Documental cuya mirada al universo mítico del Salvaje Oeste peca de ingenua y maniquea
A propósito de este documental se ha repetido hasta la saciedad aquella frase que en El Hombre que Mató a Liberty Valance (John Ford, 1962) consagraba una manera, hasta cierto punto restrictiva, de aprehender el Lejano Oeste: “This is the West, Sir. When the legend becomes fact, print the legend”. La cinta de Ford, como más tarde Sin Perdón (Clint Eastwood, 1992) o Llamando a las Puertas del Cielo (Wim Wenders, 2005), apuntaba certeramente que la pervivencia del Far West en el imaginario popular requería, antes que de unos protagonistas reales en el fondo tan anodinos (cuando no rechazables) como los encarnados por cowboys, pistoleros, sheriffs y cabareteras, de cronistas dispuestos a mitificar a tales personajes y sus correrías, contribuyendo así a crear sentimientos identitarios que forjasen un corpus cultural autocomplaciente.

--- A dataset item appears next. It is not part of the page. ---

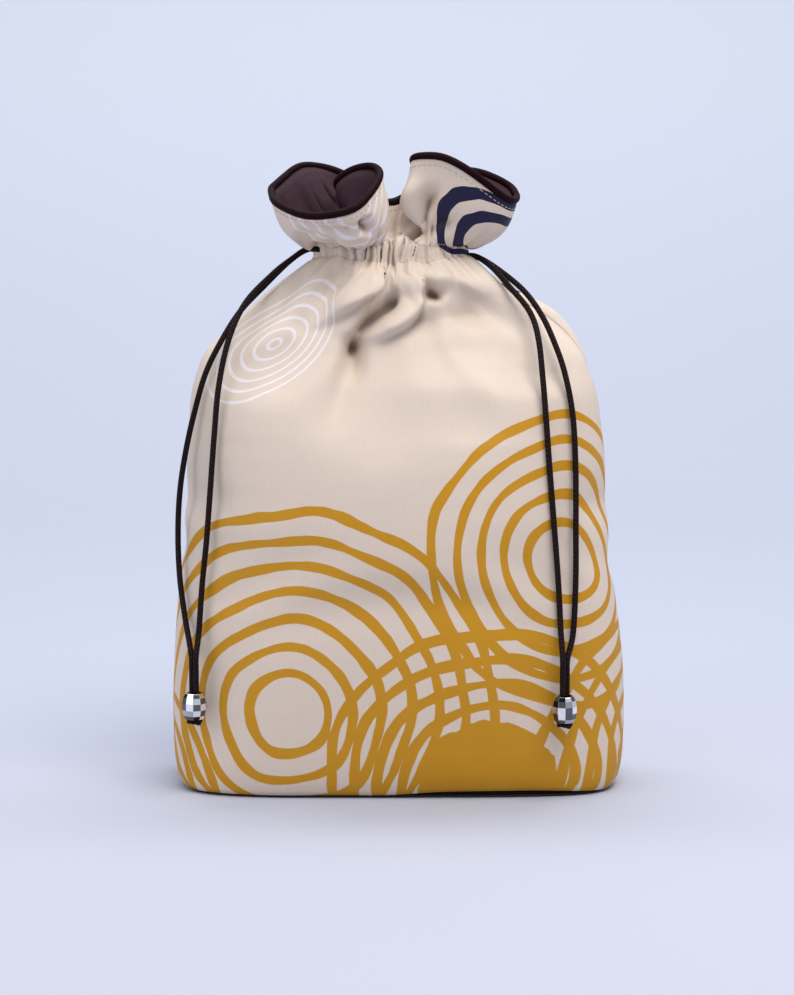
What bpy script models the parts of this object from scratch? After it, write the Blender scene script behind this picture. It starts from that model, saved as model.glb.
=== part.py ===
"""Kinchaku drawstring pouch: a lined cloth bag on a flat base, its neck drawn closed by two cords.

The front faces -Y, the floor is at Z 0, and the origin is on the floor under the middle of the bag.
Dimensions are in millimetres, and are turned into metres where a mesh or a curve is made.
The outer cloth is a front and a back panel, sewn together at the side seams and to a base panel.
The lining repeats the three pieces inside. Two rows of stitches make a casing round the neck, and
both drawstrings run all the way round in it: the left one leaves at the left side seam, the right
one at the right side seam. Both ends of a drawstring go down through one bead and end in a knot.
"""

import math

import bmesh
import bpy
from mathutils import Vector

MM = 0.001

# Cloth
OUTER_CLOTH = 0.9
LINING_CLOTH = 0.6
LAYER_GAP = 0.4
SEAM_GAP = 1.2
PANEL_COLUMNS = 20
OUTLINE_STEPS = 400
CURVE_STEPS = 20

# Sections of the body, from the floor up: height, middle in X, half width, half depth, squareness
BODY_SECTIONS = (
    (0, 0, 102, 40, 4.2),
    (7, 0, 107.5, 43.5, 3.8),
    (27, 0, 110, 46.5, 3.3),
    (65.9, 0, 109, 49, 2.9),
    (114, -1, 105, 49, 2.7),
    (161.2, -1.3, 102.5, 47.5, 2.6),
    (192.6, -2, 99, 44.5, 2.5),
    (214.3, -2.8, 90, 39.5, 2.4),
    (229, -3.3, 76, 33, 2.3),
    (240.8, -3.6, 60, 26, 2.2),
    (247.7, -3.2, 47, 20, 2.1),
)

# Casing: the drawstrings' channel between two rows of stitches round the neck
NECK_X = -3.2
CASING_SECTIONS = (
    (251.6, NECK_X, 38, 18, 2),
    (253.6, NECK_X, 38, 18.5, 2),
    (263.6, NECK_X, 38, 18.5, 2),
    (265.6, NECK_X, 37, 17, 2),
)
CHANNEL_ROWS = (len(BODY_SECTIONS) + 1, len(BODY_SECTIONS) + 2)
CHANNEL_CLEAR = 4.4

# Ruffle: what stands above the casing, up to the piped rim, with a lobe on each side of a deep fold
RUFFLE_ROWS = 5
RUFFLE_FLARE = 1.35
RUFFLE_RISE = 1.3
FRONT_RIM = (
    (-60, -4, 286),
    (-55, -22, 278.9),
    (-41, -34, 273.3),
    (-22, -35, 276.9),
    (-9, -23, 288),
    (0, -15, 295),
    (10, -18, 300),
    (22, -23, 299),
    (34, -24, 293),
    (48, -19, 284),
    (59, -4, 281),
)
BACK_RIM = (
    (59, -4, 281),
    (52, 12, 290),
    (36, 20, 295),
    (16, 19, 294),
    (0, 14, 292),
    (-15, 17, 292),
    (-32, 21, 294),
    (-46, 17, 296),
    (-54, 8, 292),
    (-60, -4, 286),
)

# Piping round the rim
PIPING_RADIUS = 1.8
PIPING_GAP = 0.6

# Base: a flat oval of dark cloth, and the lining over it
BASE_THICKNESS = 1.2
BASE_GAP = 0.4
BASE_POINTS = 48

# Drawstrings: one loop in the casing for each side, lying one above the other
CORD_RADIUS = 1.4
CORD_SIDES_SETTING = 2
CORD_DEPTH = 3.1
LEFT_CORD_HEIGHT = 260.4
RIGHT_CORD_HEIGHT = 256.8
STRAND_POINTS = 24
CASING_POINTS = 30
LEAVING_COLUMNS = 3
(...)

Réquiem por Billy el Niño se aplica con entusiasmo a perpetuar esta tradición fabuladora. En principio su directora, la francesa Anne Feinsilber, viaja hasta Lincoln, un pueblecito de Nuevo Méjico del que fue sheriff Pat Garrett, el hombre que mató al mítico forajido William el Niño Bonney, para interesarse por la polémica que rodea al enfrentamiento postrero en julio de 1881 entre quienes fueron amigos antes de acomodarse en polos opuestos de la ley. Según algunos, Garrett y Billy podrían haber pactado la desaparición del segundo, que habría vivido de incógnito buena parte del siglo XX.

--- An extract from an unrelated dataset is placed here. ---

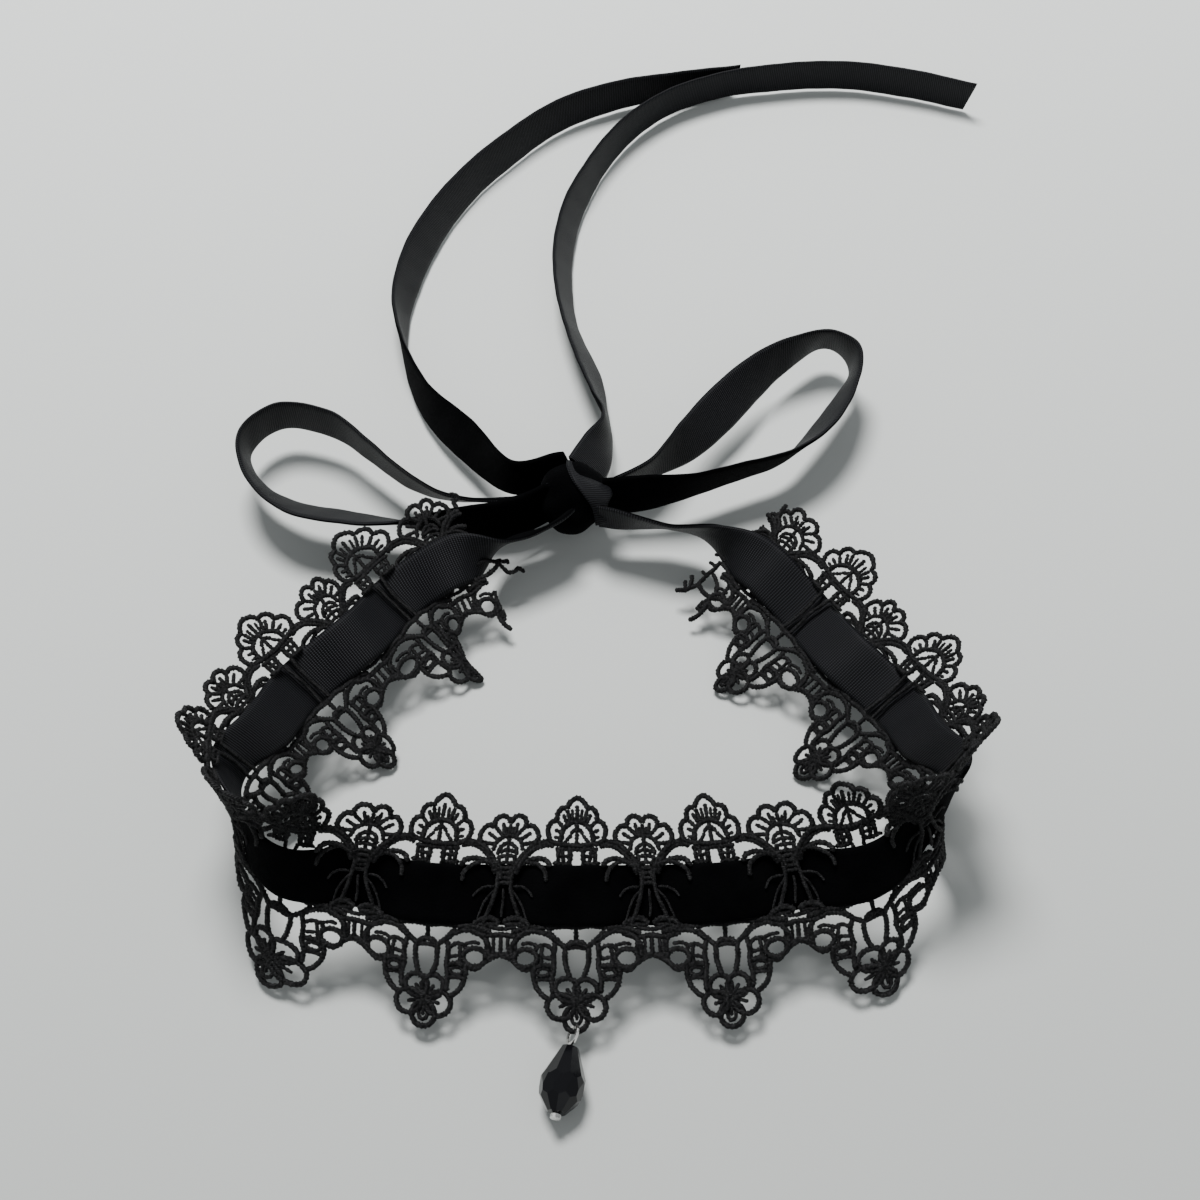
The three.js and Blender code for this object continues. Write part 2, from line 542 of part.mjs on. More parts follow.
// The drop hangs by its pin's ring on the front tip of the lace, with the bead's side on the surface
const ringMiddle = neckRoute.point(frontMiddle + RING_ASIDE, RING_SEAT - PIN_RING / 2 - LACE_DROP, 0);
const widest = LONG_FACETS[1].along * BEAD_LENGTH;
const reachToWidest = PIN_RING / 2 + PIN_WIRE / 2 + CLEARANCE + widest;
const dip = Math.asin((ringMiddle.z - BEAD_WIDTH / 2 - REST_GAP) / reachToWidest);
const drop = new THREE.Group();
drop.add(named('drop_bead', toGeometry(dropBead()), jet));
drop.add(named('head_pin', toGeometry(headPin()), silver));
for (const piece of drop.children) {
  piece.position.y = -(PIN_RING / 2 + PIN_WIRE / 2 + CLEARANCE + BEAD_LENGTH / 2);
}
drop.rotation.set(dip, 0, BEAD_SWING * TURNED, 'ZXY');
drop.position.copy(ringMiddle);
choker.add(drop);

// The origin goes to the middle of the underside
const box = new THREE.Box3().setFromObject(choker, true);
const middle = box.getCenter(new THREE.Vector3());
choker.position.set(-middle.x, -middle.y, -box.min.z);

export default choker;
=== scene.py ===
# A lace choker laid on a pale surface: the looks of the part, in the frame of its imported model.
# Worked out in millimetres, as the part is, and made in metres.

import math

import bmesh
import bpy
import numpy as np
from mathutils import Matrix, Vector


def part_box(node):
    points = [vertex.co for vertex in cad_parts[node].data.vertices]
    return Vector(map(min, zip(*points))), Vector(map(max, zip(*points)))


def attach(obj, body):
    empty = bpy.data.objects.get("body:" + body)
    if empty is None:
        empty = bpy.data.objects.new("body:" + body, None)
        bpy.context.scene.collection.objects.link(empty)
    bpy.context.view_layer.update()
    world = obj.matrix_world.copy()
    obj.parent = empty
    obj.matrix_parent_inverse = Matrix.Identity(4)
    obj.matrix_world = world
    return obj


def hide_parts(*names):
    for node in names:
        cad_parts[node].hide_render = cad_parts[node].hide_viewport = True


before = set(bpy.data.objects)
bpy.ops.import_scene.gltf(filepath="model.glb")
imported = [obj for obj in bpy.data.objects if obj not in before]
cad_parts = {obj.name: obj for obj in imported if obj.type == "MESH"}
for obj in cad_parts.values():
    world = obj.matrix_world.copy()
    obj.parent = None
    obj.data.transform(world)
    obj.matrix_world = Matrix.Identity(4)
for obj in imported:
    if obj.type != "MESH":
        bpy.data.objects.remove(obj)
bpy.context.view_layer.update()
MM = 0.001
TURNED = math.pi / 180
rng = np.random.default_rng(11)

# Sizes of the lace and the ribbon, as the part has them
REPEATS = 11
PITCH = 26.5
END_ALLOWANCE = 7.5
LACE_THICKNESS = 1.1
LACE_DROP = 25.0
COLUMN_WIDTH = 3.6
RIBBON_WIDTH = 10.5
RIBBON_THICKNESS = 1.0
PILE_WIDTH = 10.9         # ribbon with the pile that stands past its edges
LEFT_TIE = 22.0
RIGHT_TIE = 31.6
LEFT_LOOP_LENGTH = 160.0
RIGHT_LOOP_LENGTH = 153.0
LEFT_TAIL_LENGTH = 206.0
RIGHT_TAIL_LENGTH = 225.0
TAIL_CUT = 0.25
INTO_KNOT = -3            # where the left tail starts, before its route does
PEAK_CUT = 0.35           # slant of that start
CLEARANCE = 0.35
HALF_LACE = REPEATS * PITCH / 2 + END_ALLOWANCE
NECK_LENGTH = LEFT_TIE + 2 * HALF_LACE + RIGHT_TIE
FRONT_MIDDLE = LEFT_TIE + HALF_LACE

# Routes of the ribbon: x and y as shares of its length, height as a share of the lace's drop (the
# neck) or the ribbon's width, lean in degrees, curl in degrees for the lace's drop, draw in mm for
# each mm, and the degrees that the ribbon leans more than the lace.
NECK = [
    (-0.0205, 0.0392, 0.44, 57, 0, 0, -91),
    (-0.0273, 0.0322, 0.44, 57, 0, 0, -91),
    (-0.0556, 0.0176, 0.46, 57, 0, 0, -92),
    (-0.0839, 0.0010, 0.54, 57, 0, -0.05, -6),
    (-0.1103, -0.0176, 0.51, 59, 0, -0.1, 0),
    (-0.1308, -0.0478, 0.57, 57, 0, -0.05, 0),
    (-0.1572, -0.0791, 0.59, 55, 0, 0, 0),
    (-0.1777, -0.1152, 0.72, 46, 0, 0.05, 0),
    (-0.1884, -0.1533, 0.95, 24, 2.5, 0.1, 0),
    (-0.1835, -0.1884, 0.97, -4, 12.5, 0.15, 0),
    (-0.1572, -0.2060, 0.83, -30, 17.5, 0.2, 0),
    (-0.1220, -0.2099, 0.73, -46, 7.5, 0.2, 0),
    (-0.0849, -0.2128, 0.63, -58, 0, 0.12, 0),
    (-0.0127, -0.2157, 0.66, -61, 0, 0.02, 0),
    (0.0605, -0.2118, 0.60, -61, 0, -0.12, 0),
    (0.0966, -0.2079, 0.65, -54, 5, -0.18, 0),
    (0.1337, -0.2030, 0.71, -43, 10, -0.16, 0),
    (0.1669, -0.1874, 0.93, -18, 10, -0.1, 0),
    (0.1796, -0.1572, 0.99, 17, 2.5, 0, 0),
    (0.1728, -0.1240, 0.72, 43, 0, -0.05, 0),
    (0.1552, -0.0888, 0.55, 58, 0, 0, 0),
    (0.1328, -0.0566, 0.49, 62, 0, 0, 0),
    (0.1142, -0.0264, 0.46, 64, 0, 0.05, 0),
    (0.0918, 0.0010, 0.50, 58, 0, 0, -3),
    (0.0644, 0.0234, 0.48, 57, 0, -0.3, -70),
    (0.0400, 0.0293, 0.46, 57, 0, -0.3, -92),
    (0.0127, 0.0342, 0.46, 57, 0, 0, -75),
    (-0.0010, 0.0372, 0.46, 57, 0, 0, -71),
]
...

Sin embargo las entrevistas con los habitantes actuales de Lincoln, la inserción de escenas correspondientes a las ficciones más reputadas sobre la vida de Billy —El Zurdo (Arthur Penn, 1958), Pat Garrett & Billy el Niño (Sam Peckinpah, 1972)—, la presencia del principal intérprete del film de Peckinpah, Kris Kristofferson, que presta también su voz en off al mismo Bonney, conspiran rápidamente para dar a la película el tono de una elegía acrítica y maniquea. Feinsilber establece arriesgados paralelismos entre un tipo que no hizo otra cosa que asesinar a diez o veinte personas y el poeta Arthur Rimbaud; y se empeña en contraponer unos ideales inocentes y rebeldes presuntamente personificados por Billy, con otros fiscalizadores y pragmáticos que ejemplificarían Garrett y en nuestros tiempos, cómo no, George W. Bush.

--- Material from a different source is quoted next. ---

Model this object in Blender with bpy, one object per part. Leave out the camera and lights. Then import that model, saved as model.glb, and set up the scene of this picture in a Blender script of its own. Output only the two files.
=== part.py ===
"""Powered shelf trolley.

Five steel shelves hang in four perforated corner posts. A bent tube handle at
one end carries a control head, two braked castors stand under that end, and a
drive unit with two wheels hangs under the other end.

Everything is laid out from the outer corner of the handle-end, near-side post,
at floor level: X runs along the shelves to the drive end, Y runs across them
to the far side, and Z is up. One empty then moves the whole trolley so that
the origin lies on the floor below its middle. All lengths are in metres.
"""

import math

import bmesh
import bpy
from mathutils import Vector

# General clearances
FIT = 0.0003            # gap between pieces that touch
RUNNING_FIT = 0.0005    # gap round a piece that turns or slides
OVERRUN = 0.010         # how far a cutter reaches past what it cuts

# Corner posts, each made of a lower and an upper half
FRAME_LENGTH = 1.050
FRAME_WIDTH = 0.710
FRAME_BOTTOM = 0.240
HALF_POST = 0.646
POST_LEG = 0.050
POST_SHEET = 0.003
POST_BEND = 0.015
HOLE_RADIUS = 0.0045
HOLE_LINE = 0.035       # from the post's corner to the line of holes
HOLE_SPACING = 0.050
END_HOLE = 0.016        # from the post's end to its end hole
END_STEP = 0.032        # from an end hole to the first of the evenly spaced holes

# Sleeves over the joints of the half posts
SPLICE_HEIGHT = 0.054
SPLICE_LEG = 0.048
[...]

De haberse escogido a Thomas Jefferson o Henry David Thoreau para dar cuerpo a semejantes planteamientos, estos hubieran tenido algún sentido. Pero pensar que existen diferencias entre Billy el Niño y Bush Jr., frutos ambos de una sociedad inmadura que considera la violencia como un elemento dialéctico esencial, es infantil. Y da un poco de grima ver a estas alturas a mujeres como Feinsilber o Claire Diterzi, intérprete sensual de varias canciones paradigmáticas que se escuchan en la película, chochear (y nunca mejor dicho) ante la imagen más rancia del chico malo que dispone de su propia vida y las ajenas a capricho y que sólo responde de sus actos ante pistolas más grandes que la suya.
Con esto no buscamos descalificar una película recorrida por una melancolía muy especial y por una comprensión admirable de la épica desolada de un Oeste, más que lejano, extinto. Pero sí queremos hacer notar que, al haber optado Feinsilber por el documental de tesis o de creación, debiera haber trabajado más sus contenidos, porque las contradicciones y debilidades de la propuesta son evidentes.